The Petronas Towers are a symbol of modern day Malaysia. Just like Burj-Al-Arab signifies Dubai, and now Burj Khalifa, the Petronas Towers are an architectural icon. Inaugurated in 1998, even to this day, the Petronas Towers design stands as ‘modern’ – and yet, truly Asian in its influence as it can be. No visit to Malaysia is complete without having seen what was once the tallest building(s) in the world.
Even though Taipei 101 took over the throne of “Tallest building in the world” in 2004 (until Burj Khalifa did the same in 2010), the Petronas Towers are still one of the best looking skyscrapers in the world in my opinion. It shows how important good architecture is in creating a true global landmark. You can play the game of attempting to build the tallest structure in the world, but unless it looks good, the investment is futile.
If you disagree, just go around and ask people if they are aware of ‘Taipei 101’.
We walked back and through some of the malls in Bukit Bintang district.
While myself and Loiyumba found enough options for dinner, as was the norm on this trip, Ramesh didn’t. So I ordered what I wanted to eat, so that we could head to some place Ramesh could get his dinner.
Once I got my takeaway, we headed back to our rooms only to stop at the 24-hour Subway store on Bukit Bintang where Ramesh picked up his dinner. (There’s also a 24-hour KFC on the same road)

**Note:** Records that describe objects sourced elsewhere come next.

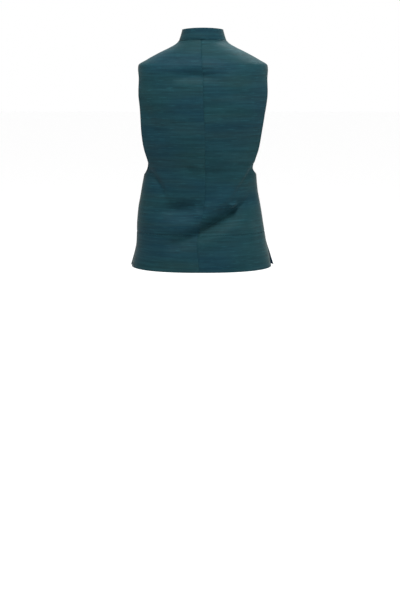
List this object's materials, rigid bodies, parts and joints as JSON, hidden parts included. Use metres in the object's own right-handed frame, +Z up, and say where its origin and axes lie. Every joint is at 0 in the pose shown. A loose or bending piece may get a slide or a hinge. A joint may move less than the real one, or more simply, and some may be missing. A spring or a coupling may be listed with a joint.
{
  "type": "nehru jacket",
  "caption": "Sleeveless buttoned jacket with a band collar, side vents and soft folds, in the hollow form it is worn in.",
  "frame": {"origin": "the middle of the neck base, where the wearer's neck and shoulders hold the jacket", "axes": "+Z up along the body, the wearer faces -Y and the wearer's left is +X"},
  "size_m": [0.4245, 0.284, 0.6868],
  "materials": {
    "face_cloth": "slubbed raw silk, softly lustrous",
    "button": "polished dark horn"
  },
  "bodies": {
    "root": {"back_left": "face_cloth", "back_right": "face_cloth", "front_left": "face_cloth", "front_right": "face_cloth", "collar": "face_cloth", "button_1": "button", "button_2": "button", "button_3": "button", "button_4": "button", "button_5": "button"}
  },
  "joints": []
}
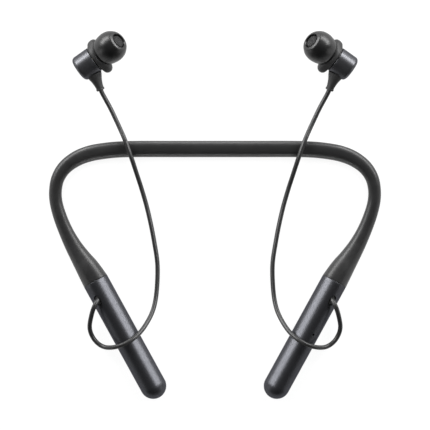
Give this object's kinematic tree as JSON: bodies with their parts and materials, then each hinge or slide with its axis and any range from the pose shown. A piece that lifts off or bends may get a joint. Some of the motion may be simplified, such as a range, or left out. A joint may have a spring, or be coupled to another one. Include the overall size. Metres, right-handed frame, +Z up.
{
  "type": "neckband earphones",
  "caption": "Springy silicone neckband with a slim round pod on each end; a short cord loops from each pod to an angled in-ear bud with a soft tip and wing.",
  "frame": {"origin": "centre of the object's footprint on the surface it lies on, without the cords", "axes": "+Z up from the surface, +Y towards the middle of the band, +X towards the pod that holds the controls"},
  "size_m": [0.1396, 0.1542, 0.0178],
  "materials": {
    "silicone": "matte",
    "pod_paint": "satin",
    "bud_metal": "satin",
    "tip_rubber": "satin",
    "shell_plastic": "matte",
    "cord_rubber": "satin",
    "button_rubber": "matte",
    "spring_metal": "satin",
    "steel": "satin",
    "magnet": "polished",
    "board_green": "satin",
    "switch_black": "matte",
    "loom_jacket": "satin",
    "film": "satin",
    "cell_wrap": "gloss",
    "foam": "matte",
    "light_guide": "gloss"
  },
  "bodies": {
    "root": {"neckband_bow": "silicone", "bow_spring_wire": "spring_metal", "bow_wiring_loom": "loom_jacket", "left_cord": "cord_rubber", "right_cord": "cord_rubber"},
    "left_arm": {"left_arm_sleeve": "silicone", "left_arm_spring_wire": "spring_metal", "left_arm_wiring_loom": "loom_jacket", "left_band_anchor": "shell_plastic", "left_pod_upper_casing": "pod_paint", "left_pod_lower_casing": "pod_paint", "left_cord_grommet": "button_rubber", "battery_cell": "cell_wrap", "battery_foam_pad": "foam", "battery_protection_board": "board_green"},
    "right_arm": {"right_arm_sleeve": "silicone", "right_arm_spring_wire": "spring_metal", "right_arm_wiring_loom": "loom_jacket", "right_band_anchor": "shell_plastic", "right_pod_upper_casing": "pod_paint", "right_pod_lower_casing": "pod_paint", "right_cord_grommet": "button_rubber", "main_board": "board_green", "radio_shield_can": "steel", "chip_antenna": "film", "board_screw_front": "steel", "board_screw_rear": "steel", "microphone": "steel", "microphone_gasket": "button_rubber", "charging_socket": "steel", "status_light_guide": "light_guide", "power_switch": "switch_black", "volume_up_switch": "switch_black", "play_switch": "switch_black", "volume_down_switch": "switch_black"},
    "left_bud": {"left_bud_housing": "bud_metal", "left_strain_relief": "silicone", "left_driver_basket": "steel", "left_driver_magnet": "magnet", "left_driver_diaphragm": "film", "left_front_shell": "shell_plastic", "left_nozzle_mesh": "steel", "left_ear_wing": "silicone"},
    "right_bud": {"right_bud_housing": "bud_metal", "right_strain_relief": "silicone", "right_driver_basket": "steel", "right_driver_magnet": "magnet", "right_driver_diaphragm": "film", "right_front_shell": "shell_plastic", "right_nozzle_mesh": "steel", "right_ear_wing": "silicone"},
    "left_tip": {"left_ear_tip": "tip_rubber"},
    "right_tip": {"right_ear_tip": "tip_rubber"},
    "flap": {"charging_flap": "button_rubber"},
    "power_key": {"power_button": "button_rubber"},
    "volume_up_key": {"volume_up_button": "button_rubber"},
    "play_key": {"play_button": "button_rubber"},
    "volume_down_key": {"volume_down_button": "button_rubber"}
  },
  "joints": [
    {"name": "left_arm_flex", "type": "hinge", "parent": "root", "child": "left_arm", "pos_m": [-0.06715, 0.0103, 0.0027], "axis": [0, 0, -1], "range_deg": [-6, 18], "stiffness_Nm_per_rad": 0.3, "deforming": ["left_cord"]},
    {"name": "right_arm_flex", "type": "hinge", "parent": "root", "child": "right_arm", "pos_m": [0.06715, 0.0103, 0.0027], "axis": [0, 0, 1], "range_deg": [-6, 18], "stiffness_Nm_per_rad": 0.3, "deforming": ["right_cord"]},
    {"name": "left_bud_swing", "type": "hinge", "parent": "root", "child": "left_bud", "pos_m": [-0.04798, 0.05244, 0.0042], "axis": [0, 0, 1], "range_deg": [-20, 20], "stiffness_Nm_per_rad": 0.001, "deforming": ["left_cord"]},
    {"name": "right_bud_swing", "type": "hinge", "parent": "root", "child": "right_bud", "pos_m": [0.04798, 0.05244, 0.0042], "axis": [0, 0, 1], "range_deg": [-20, 20], "stiffness_Nm_per_rad": 0.001, "deforming": ["right_cord"]},
    {"name": "left_tip_pull", "type": "slide", "parent": "left_bud", "child": "left_tip", "axis": [0.671, 0.4698, 0.5736], "range_m": [0, 0.0085]},
    {"name": "right_tip_pull", "type": "slide", "parent": "right_bud", "child": "right_tip", "axis": [-0.671, 0.4698, 0.5736], "range_m": [0, 0.0085]},
    {"name": "power_press", "type": "slide", "parent": "right_arm", "child": "power_key", "axis": [0.8763, -0.4818, 0], "range_m": [0, 0.0003], "stiffness_N_per_m": 200, "springref_m": -0.0003},
    {"name": "volume_up_press", "type": "slide", "parent": "right_arm", "child": "volume_up_key", "axis": [0.8763, -0.4818, 0], "range_m": [0, 0.0003], "stiffness_N_per_m": 200, "springref_m": -0.0003},
    {"name": "play_press", "type": "slide", "parent": "right_arm", "child": "play_key", "axis": [0.8763, -0.4818, 0], "range_m": [0, 0.0003], "stiffness_N_per_m": 200, "springref_m": -0.0003},
    {"name": "volume_down_press", "type": "slide", "parent": "right_arm", "child": "volume_down_key", "axis": [0.8763, -0.4818, 0], "range_m": [0, 0.0003], "stiffness_N_per_m": 200, "springref_m": -0.0003},
    {"name": "flap_open", "type": "hinge", "parent": "right_arm", "child": "flap", "pos_m": [0.0345, -0.06757, 0.00465], "axis": [-0.4818, -0.8763, 0], "range_deg": [0, 100], "stiffness_Nm_per_rad": 0.0001, "springref_deg": -11.46}
  ]
}
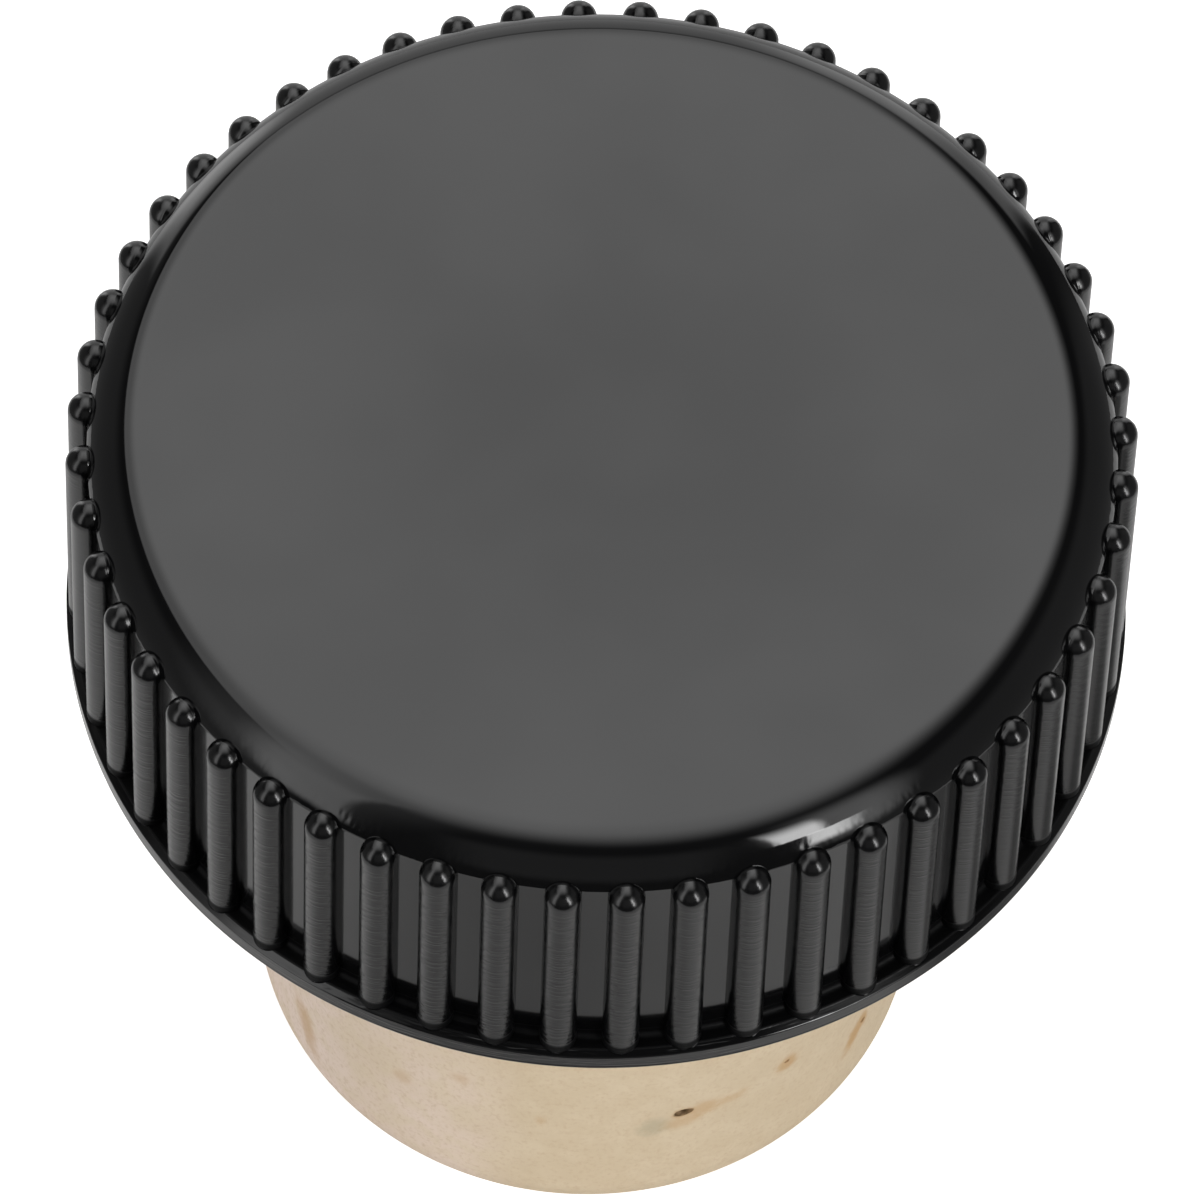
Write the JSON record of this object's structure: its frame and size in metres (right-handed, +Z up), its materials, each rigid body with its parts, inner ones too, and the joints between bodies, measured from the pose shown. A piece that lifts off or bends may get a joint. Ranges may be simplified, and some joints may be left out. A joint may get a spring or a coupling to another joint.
{
  "type": "cork stopper",
  "caption": "Bottle stopper: a plug of natural cork glued under a round, ribbed plastic cap with a rounded shoulder and a thin flange.",
  "frame": {"origin": "centre of the cork's flat free end, which the stopper stands on", "axes": "+Z up the stopper's axis through the cap; +X through one rib"},
  "size_m": [0.029, 0.029, 0.0268],
  "materials": {
    "cap": "black, gloss as moulded",
    "cork": "natural cork, plain and matt"
  },
  "bodies": {
    "root": {"cap": "cap", "cork_shank": "cork"}
  },
  "joints": []
}
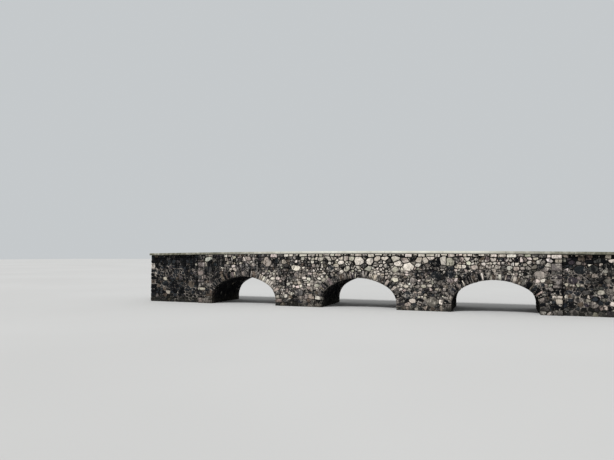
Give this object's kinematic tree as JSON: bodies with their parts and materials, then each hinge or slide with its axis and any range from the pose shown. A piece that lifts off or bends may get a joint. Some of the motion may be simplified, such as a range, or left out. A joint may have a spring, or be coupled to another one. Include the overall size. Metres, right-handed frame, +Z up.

We also pick up a few drinks from a convenience store on the way and had our dinner outside our hotel, where Irsia had put up a few tables for its guests.
Dinner over, we hit the bed early. Our plans were to go see the famous Batu Caves tomorrow, which we knew were on the outskirts of KL… which meant getting up a bit early.
So what was our first impression of KL? Not so good, to be honest. In fact, after a whirlwind 3 days in Singapore during a buzzing F1 weekend, it’s understandable we were a bit disappointed with Kuala Lumpur. But the fact is, things are a lot cheaper in KL, so it’s no surprise Malaysia’s capital city isn’t as glamourous as glitzy Singapore. Unfair comparison I’d say.
Oh well, we still had two more days in the city to change our minds about the place.